Since China wouldn't include it in the treaty which gave the British control of Hong Kong in 1842, it remained undeveloped until the territories were reclaimed by China in 1997.  Now, Hong Kong is trying to provide their nearly seven million residents with a relatively unspoiled open space park, funded by an airport, a Disney Resort, and an awesome skyway cablecar to the island's inland.

After a full day on the Island, we returned to Kowloon, had dinner at a very upscale YMCA, and saw China's first rock musical (The Monkey King) at the Kowloon Cultural Center.  It was two and a half hours of excellent surreal story-telling, dance, martial arts, gymnastics, big drums, and rock.

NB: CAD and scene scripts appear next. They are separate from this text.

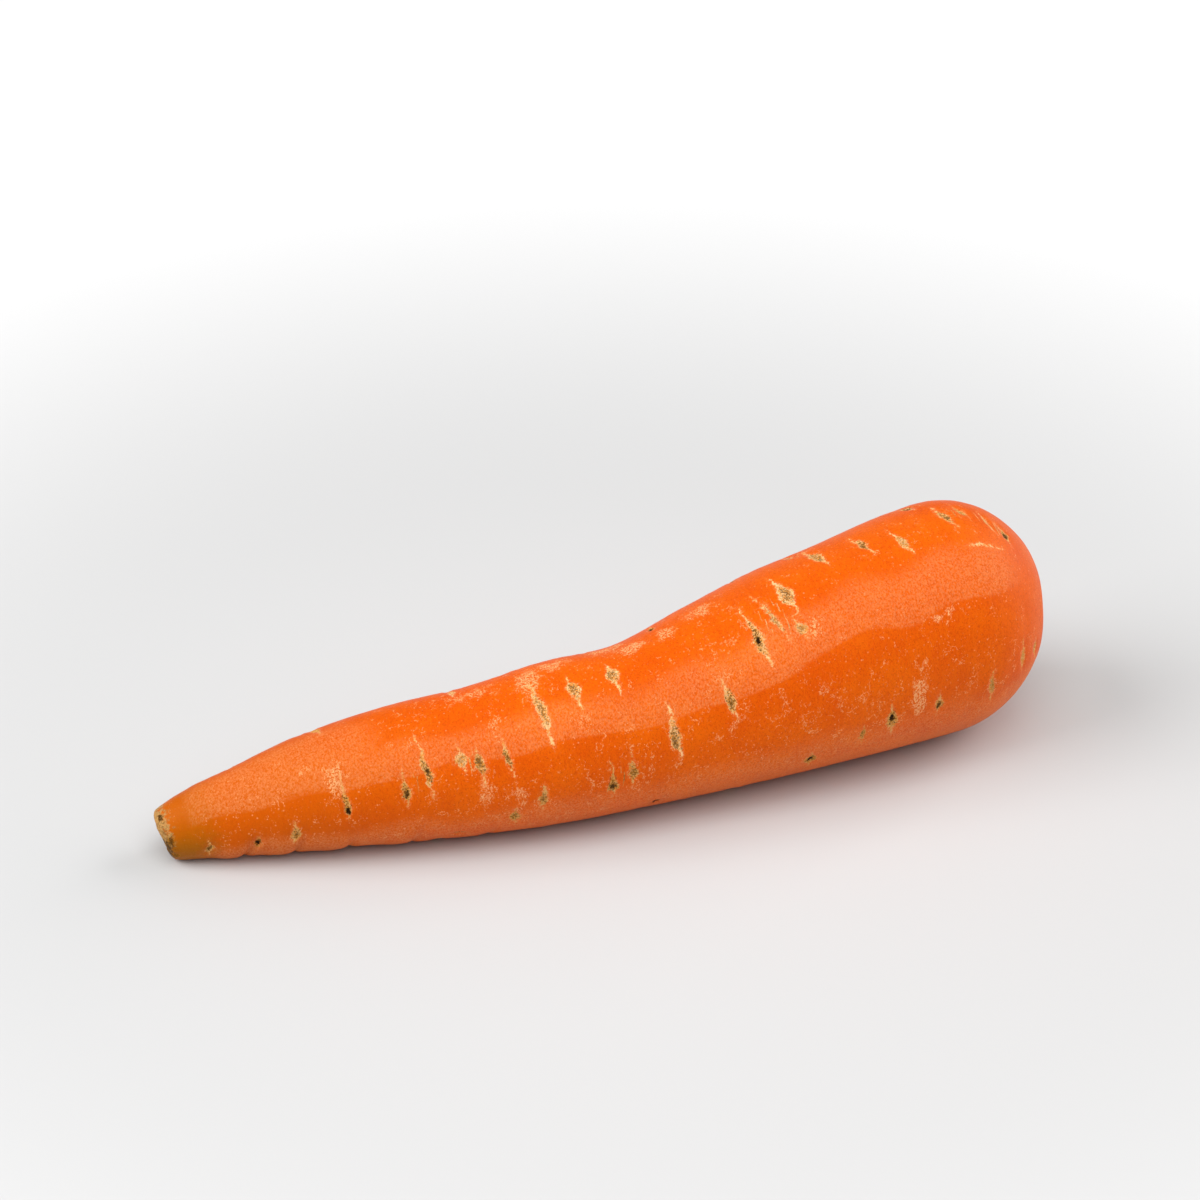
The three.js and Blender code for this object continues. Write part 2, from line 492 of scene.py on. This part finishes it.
def grow_skin():
    """The fine skin: its points, and the fields that its material reads."""
    along, angles, form = read_form()
    middles = form.mean(axis=1, keepdims=True)
    girth = np.linalg.norm((form - middles)[..., 1:], axis=-1).mean(axis=1)
    place, size, tone, scar_depth = scar_fields(along, angles, girth)
    wide = SoftNoise(WIDE_SEED)
    fine = SoftNoise(FINE_SEED)
    side = ramp(1, 6, along)[:, None]
    wobble = SWELL_HEIGHT * wide.at(form, (14, 9, 9)) + LUMP_HEIGHT * fine.at(form, (4, 6, 6))
    ringing = RING_HEIGHT * fine.at(form, (1.3, 9, 9))
    depth = scar_depth * side + crease_depth(along, angles) * side - (wobble + ringing) * side
    tip_end = ramp(3.2, -0.5, along)[:, None]
    cut_grain = CUT_GRAIN_HEIGHT * fine.at(form, (0.9, 0.9, 0.9))
    cut_swell = CUT_SWELL_HEIGHT * wide.at(form, (2, 2, 2))
    depth += tip_end * (cut_grain + cut_swell)
    crown_radius = np.where(along > along[-1] / 2, girth, FAR_FROM_CROWN)[:, None]
    crown_fine = fine.at(form, (0.8, 0.8, 0.8))
    crown_coarse = wide.at(form, (3, 3, 3))
    relief = crown_relief(crown_radius, angles, crown_fine, crown_coarse)
    points = form - normals_of(form) * (depth - relief)[..., None]
    points[..., 2] = np.maximum(points[..., 2], 0)
    dry = dry_field(along, angles, girth)
    # The painted sheen: a highlight band, the tip's front and the underside, painted paler.
    painted_sheen = painted_sheen_field(along, angles, wide.at(form, (9, 9, 9)))
    toward_tip = np.clip(1 - along / 60, 0, 1)[:, None]
    lower = ramp(0.95, -0.1, np.cos(angles))[None, :]
    fields = {
        "scar_place": place,
        "scar_size": size,
        "scar_tone": tone,
        "skin": np.stack(np.broadcast_arrays(dry, painted_sheen, toward_tip), axis=-1),
        "ends": np.stack(np.broadcast_arrays(crown_radius, relief, lower), axis=-1),
    }
    return along, points, fields


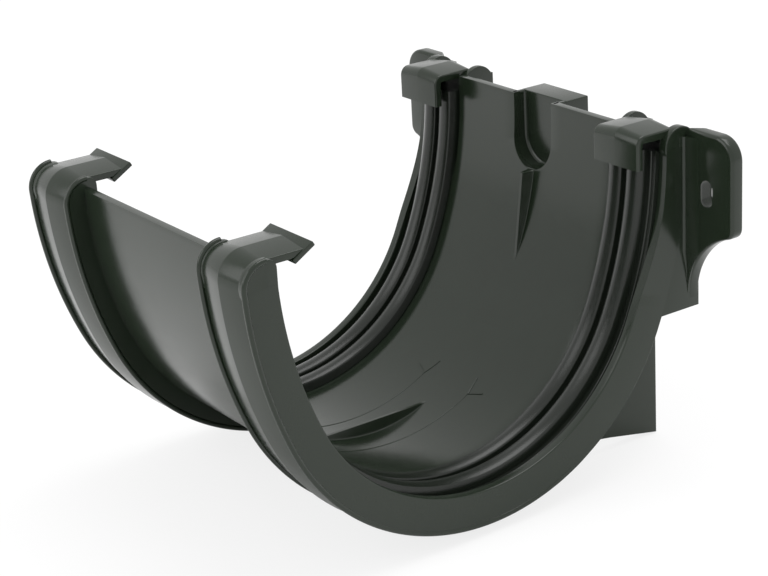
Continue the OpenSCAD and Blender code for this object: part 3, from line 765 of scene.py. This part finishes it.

Here's a link to the complete album of photos for today: Lantau Island


Gregory

Friday, January 28, 2011

Friday, January 29th, Kowloon to Hong Kong






















Greetings!

Taking the city tour when you first get to a big new place is a smart idea.  It provides you not only with a good sense of the major tourist spots, but is an orientation to the bus and other public transportation routes to use later.  So we took the morning boat to see the coasts of Kowloon and Hong Kong on beautiful Chinese ferry.  After lunch at a dim sum restaurant in the Chinese Cultural Center, we traveled by bus under the bay to Hong Kong and visited Victoria Peak, a jewelry factory (seems to be required on these kinds of tours), drove through Repulse Bay, and ended in Stanley's Marketplace.

We are also signed up for a half-day tour tomorrow, which takes us to many more places, and should assist us to put a plan together for the use of our multi-modal transit pass for the next three days.  We're also going to a rock musical tomorrow evening at the City Hall, and to watch the light show on the Bay at dusk.

It's off to dinner on the top floor of our hotel tonight.  We're actually tired from all this touring.